Someone is going to have to explain how Kentucky’s supposed $22 million basketball roster fits within the bounds of the $20.5 million revenue share cap for all sports.

The regulations that are supposed to be governing this business simply are not working.
On one hand, fans only care to a point. Just look at the boffo ratings for the College Football Playoff and the national title game. This is still a compelling product and maybe even better than it was before. Indiana just won the national title for goodness sakes.
On the other hand, if it’s true that the Ole Miss head coach was continuing to recruit a transfer who enrolled at Clemson and that an agent tried to shake down Swinney for $1 million to ward off the threat, nobody could credibly argue that’s how a professional sports league should operate.
Oh, and these NIL agents? Many of them are laughably unprofessional and out of their depth, which is what you get when there are no real standards or certification processes. No matter what you think of Swinney — and many of us have had our critiques the last few years — this is not a “failure to adapt” issue. It’s a refusal to enable corruption issue.
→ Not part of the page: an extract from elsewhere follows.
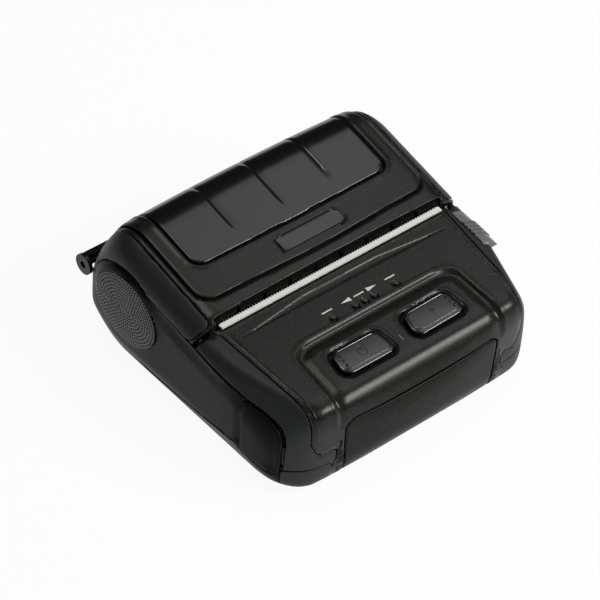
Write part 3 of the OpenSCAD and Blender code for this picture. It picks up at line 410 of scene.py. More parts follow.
print("a rim of 1 mm:", rim(1))

# %% From a mesh to a piece
FINE_CREASE, CREASE = math.radians(35), math.radians(50)

def to_object(bm, name, material, body, replaces=(), smooth=CREASE):
    """Finishes a mesh in millimetres as a piece in metres that rides on a body."""
    bmesh.ops.scale(bm, vec=(MM, MM, MM), verts=bm.verts)
    mesh = bpy.data.meshes.new(name)
    bm.to_mesh(mesh)
    bm.free()
    for polygon in mesh.polygons:
        polygon.use_smooth = True
    if smooth:
        mesh.set_sharp_from_angle(angle=smooth)
    piece = bpy.data.objects.new(name, mesh)
    bpy.context.scene.collection.objects.link(piece)
    mesh.materials.append(material)
    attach(piece, body)
    if replaces:
        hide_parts(*replaces)
    return piece


def add_wall(piece, thickness):
    """Gives a skin its thickness, inwards from its outer face."""
    wall = piece.modifiers.new("wall", "SOLIDIFY")
    wall.thickness, wall.offset = thickness * MM, -1

print("edges sharper than", round(math.degrees(CREASE)), "degrees stay sharp")

# %% Skins cut from a blank
FAR_OUTSIDE = -5

def skin(source, form, region, reliefs=(), sink=0.0, edge=0.5, fine=None):
    """A shell cut out of a blank: the region is positive inside, and its edge is rounded."""
    bm = source.copy()
    centres = np.array([f.calc_center_median() for f in bm.faces])
    away = region(centres) < FAR_OUTSIDE
    bmesh.ops.delete(bm, geom=[f for f, gone in zip(bm.faces, away) if gone], context="FACES")
    outline = Relief(region, rim(edge), fine=fine)
    for relief in (*reliefs, outline):
        relief.cut(bm)
    centres = np.array([f.calc_center_median() for f in bm.faces])
    gone = region(centres) < 0
    bmesh.ops.delete(bm, geom=[f for f, out in zip(bm.faces, gone) if out], context="FACES")
    p = points_of(bm)
    for _ in range(2):
        slope = slope_of(form, p)
        p = p - slope * (form(p) / (slope ** 2).sum(1))[:, None]
    slope = slope_of(form, p)
    slope /= np.linalg.norm(slope, axis=1)[:, None]
    height = sum((relief.height(p) for relief in (*reliefs, outline)), np.full(len(p), -sink))
    put_points(bm, p + slope * height[:, None])
    bmesh.ops.recalc_face_normals(bm, faces=bm.faces)
    slopes = [Vector(slope[f.verts[0].index]) for f in bm.faces]
    if np.mean([f.normal.dot(s) for f, s in zip(bm.faces, slopes)]) < 0:
        bmesh.ops.reverse_faces(bm, faces=bm.faces)
    return bm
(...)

Fixing all this is not solely up to Swinney. He is a cog in a very large and out-of-control machine. But if a future Hall of Famer with two national titles doesn’t have the courage to stand up and call out peers for their role in the full-scale system breakdown, who will?
In a career and lifetime of defying the odds, Swinney will now try to do it one more time. If NCAA rules and potential punishments don’t get other coaches to act right, wouldn’t it be something if pure, old-fashioned shame did the trick?